How do I calculate the median in R while ignoring missing values?

Pass na.rm = TRUE: median(x, na.rm = TRUE). By default, median() returns NA if any element is NA, which silently propagates into downstream summaries. Always set na.rm = TRUE when working with real-world data, or impute the missing values first using a domain-appropriate rule before summarizing.

What is the difference between median and mean in R?

mean() is the arithmetic average (sum divided by length); median() is the middle value of the sorted data. The mean is sensitive to outliers and skew; the median is not. For symmetric data the two agree; for skewed data (income, latency, counts) the median is the more honest summary of central tendency. Reporting both side by side flags the presence of skew.
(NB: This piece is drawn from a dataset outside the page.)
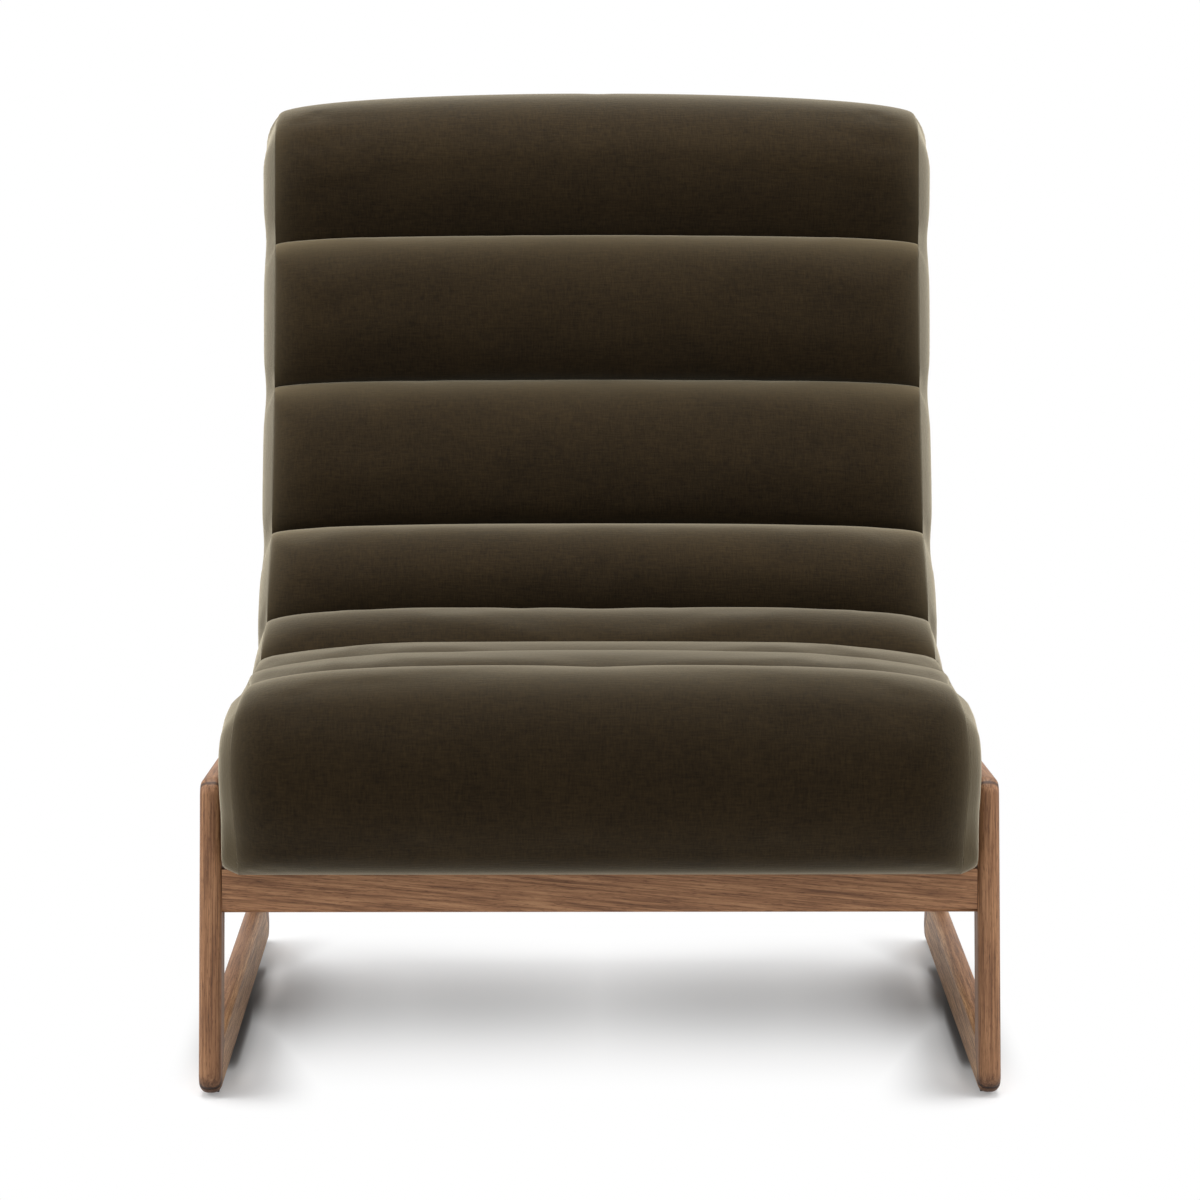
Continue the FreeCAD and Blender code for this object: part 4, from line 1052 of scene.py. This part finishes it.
HIDDEN = {
    "beech_keys": (
        plain("beech_keys", linear(196, 170, 132), 0.6),
        ["mitre_splines", "rail_tenons"],
    ),
    "frame_plywood": (
        plain("frame_plywood", linear(192, 168, 132), 0.7),
        [
            "left_cheek",
            "right_cheek",
            "front_stretcher",
            "seat_rear_stretcher",
            "bend_stretcher",
            "lumbar_stretcher",
            "mid_back_stretcher",
            "top_stretcher",
            "front_rail_bearer",
            "rear_rail_bearer",
            "corner_blocks",
        ],
    ),
    "elastic_webbing": (
        plain("elastic_webbing", linear(60, 58, 55), 0.9),
        ["seat_webbing", "back_webbing"],
    ),
    "seat_foam": (plain("seat_foam", linear(222, 216, 196), 0.95), ["base_foam"]),
    "bottom_lining": (plain("bottom_lining", linear(34, 32, 30), 0.95), ["bottom_panel"]),
    "zinc_steel": (plain("zinc_steel", linear(186, 186, 184), 0.35, 1.0), ["shell_screws"]),
    "glide_nylon": (plain("glide_nylon", linear(58, 52, 46), 0.5), ["floor_glides"]),
}
for slot, (material, names) in HIDDEN.items():
    for name in names:
        dress(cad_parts[name], material)


# Studio: pale floor, soft lamps, camera


def seen_white(tree):
    """1 for the camera, glossy and transmission rays, 0 for the light that bounces."""
    rays = tree.nodes.new("ShaderNodeLightPath")
    seen = maths(tree, "MAXIMUM", rays.outputs["Is Camera Ray"], rays.outputs["Is Glossy Ray"])
    return maths(tree, "MAXIMUM", seen, rays.outputs["Is Transmission Ray"])


def floor_zones(tree, x, y):
    """How much of the real shade the floor keeps at |x| and y, and how clear it is there.

    Each zone is a product of smooth steps. The most of the zones is kept, and painted shadow
    makes the floor less clear close to the runners and near them inside.
    """
    under = maths(tree, "MULTIPLY", band(tree, y, *UNDER_Y), step(tree, x, *UNDER_X))
    beside = maths(tree, "MULTIPLY", band(tree, x, *BESIDE_X), band(tree, y, *BESIDE_Y))
    close = maths(tree, "MULTIPLY", band(tree, x, *CLOSE_X), band(tree, y, *CLOSE_Y))
    shade = maths(tree, "MAXIMUM", under, maths(tree, "MULTIPLY", beside, BESIDE_SHADE))
    shade = maths(tree, "MAXIMUM", shade, close)
    # Painted shadow: the floor's colour darkened near the runners inside, and close along them
    behind = maths(tree, "MAXIMUM", maths(tree, "SUBTRACT", y, NEAR_START), 0.0)
    inner = maths(tree, "SUBTRACT", x, maths(tree, "MULTIPLY", behind, NEAR_SLANT))
    near = maths(tree, "POWER", step(tree, inner, *NEAR_X), NEAR_POWER)
    near = maths(tree, "MULTIPLY", near, band(tree, y, *NEAR_Y))
    painted_shade_inside = maths(tree, "SUBTRACT", 1.0, maths(tree, "MULTIPLY", near, NEAR_SHADE))
    painted_shade_close = maths(tree, "SUBTRACT", 1.0, maths(tree, "MULTIPLY", close, CLOSE_SHADE))
    return shade, maths(tree, "MULTIPLY", painted_shade_inside, painted_shade_close)


def floor_material():
    """Pale floor: white, but for the real shade under the seat, lifted by painted light and
    deepened along the runners by painted shadow.
    """
    material, tree, shader = new_material("floor_pale")
    links = tree.links
    shader.inputs["Roughness"].default_value = 1.0
    shader.inputs["Specular IOR Level"].default_value = 0.0
    place = tree.nodes.new("ShaderNodeTexCoord").outputs["Object"]
    axes = tree.nodes.new("ShaderNodeSeparateXYZ")
    links.new(place, axes.inputs["Vector"])
    x = maths(tree, "ABSOLUTE", axes.outputs["X"])
    shade, clear = floor_zones(tree, x, axes.outputs["Y"])
    pale = ramp(tree, clear, [(0.0, (0, 0, 0, 1)), (1.0, FLOOR_PALE)])
    links.new(pale, shader.inputs["Base Color"])
    white = tree.nodes.new("ShaderNodeEmission")
    lift = tree.nodes.new("ShaderNodeEmission")
    level = maths(tree, "SUBTRACT", LIFT, maths(tree, "MULTIPLY", x, LIFT_FALL))
    level = maths(tree, "MAXIMUM", level, LIFT_LEAST)
    links.new(maths(tree, "MULTIPLY", clear, level), lift.inputs["Strength"])
    add = tree.nodes.new("ShaderNodeAddShader")
    near_mix = tree.nodes.new("ShaderNodeMixShader")
    ray_mix = tree.nodes.new("ShaderNodeMixShader")
    links.new(shader.outputs["BSDF"], add.inputs[0])
    links.new(lift.outputs["Emission"], add.inputs[1])
    links.new(shade, near_mix.inputs["Fac"])
    links.new(white.outputs["Emission"], near_mix.inputs[1])
    links.new(add.outputs["Shader"], near_mix.inputs[2])
    links.new(seen_white(tree), ray_mix.inputs["Fac"])
    links.new(shader.outputs["BSDF"], ray_mix.inputs[1])
    links.new(near_mix.outputs["Shader"], ray_mix.inputs[2])
    links.new(ray_mix.outputs["Shader"], tree.nodes["Material Output"].inputs["Surface"])
    return material


corners = np.array([[-1, -1, 0], [1, -1, 0], [1, 1, 0], [-1, 1, 0]]) * FLOOR_SIZE / 2
floor = mesh_object("floor", corners, [[0, 1, 2, 3]])
floor.data.materials.append(floor_material())

world = bpy.data.worlds.new("studio")
bpy.context.scene.world = world
world.use_nodes = True
tree = world.node_tree
nodes, links = tree.nodes, tree.links
glow = nodes["Background"]
glow.inputs["Color"].default_value = (1, 1, 1, 1)
glow.inputs["Strength"].default_value = WORLD_LIGHT
backdrop = nodes.new("ShaderNodeBackground")
backdrop.inputs["Color"].default_value = (1, 1, 1, 1)
mix = nodes.new("ShaderNodeMixShader")
links.new(seen_white(tree), mix.inputs["Fac"])
links.new(glow.outputs["Background"], mix.inputs[1])
links.new(backdrop.outputs["Background"], mix.inputs[2])
links.new(mix.outputs["Shader"], nodes["World Output"].inputs["Surface"])

for name, (place, width, height, power) in LAMPS.items():
    lamp = bpy.data.lights.new(name, "AREA")
    lamp.shape = "RECTANGLE"
    lamp.size, lamp.size_y = width, height
    lamp.energy = power
    softbox = bpy.data.objects.new(name, lamp)
    softbox.location = place
    softbox.rotation_euler = (AIM - Vector(place)).to_track_quat("-Z", "Y").to_euler()
    bpy.context.scene.collection.objects.link(softbox)

eye = bpy.data.cameras.new("photo_camera")
eye.lens = CAMERA_LENS
eye.sensor_width = 36
eye.clip_end = 200
camera = bpy.data.objects.new("photo_camera", eye)
camera.location = CAMERA_PLACE
camera.rotation_euler = CAMERA_TURN
bpy.context.scene.collection.objects.link(camera)
bpy.context.scene.camera = camera
bpy.context.scene.view_settings.view_transform = "Standard"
How do I compute the median by group in R?

Use aggregate(x ~ group, data = df, FUN = median) in base R. For example, aggregate(mpg ~ cyl, mtcars, median) returns the median mpg for each cylinder count. The tidyverse equivalent is dplyr::summarise(median(x), .by = group). For multiple group keys, separate them with +: aggregate(mpg ~ cyl + gear, mtcars, median).
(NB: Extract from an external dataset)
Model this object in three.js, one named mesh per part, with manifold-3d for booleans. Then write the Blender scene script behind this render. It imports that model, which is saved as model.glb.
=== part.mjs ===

Can I compute a weighted median in base R?

Not directly. Base R has weighted.mean() but no weighted.median(). Use matrixStats::weightedMedian(x, w) or Hmisc::wtd.quantile(x, weights = w, probs = 0.5) from CRAN. A weighted median is the value at which the cumulative weight first crosses half the total weight; it is the right summary when observations contribute unequally, such as survey weights or unequal sample sizes.

Why is median(c(1, 2, 3, 4)) equal to 2.5?

For an even-length vector, no element sits exactly in the middle. R follows the standard convention of averaging the two middle values, here 2 and 3, returning 2.5. This is why a median of integers can be a decimal. If you need an integer-only result, take the lower of the two middle values with sort(x)[floor((length(x) + 1) / 2)], but this is a step-function median (quantile() type 1) and is rarely preferable to the default.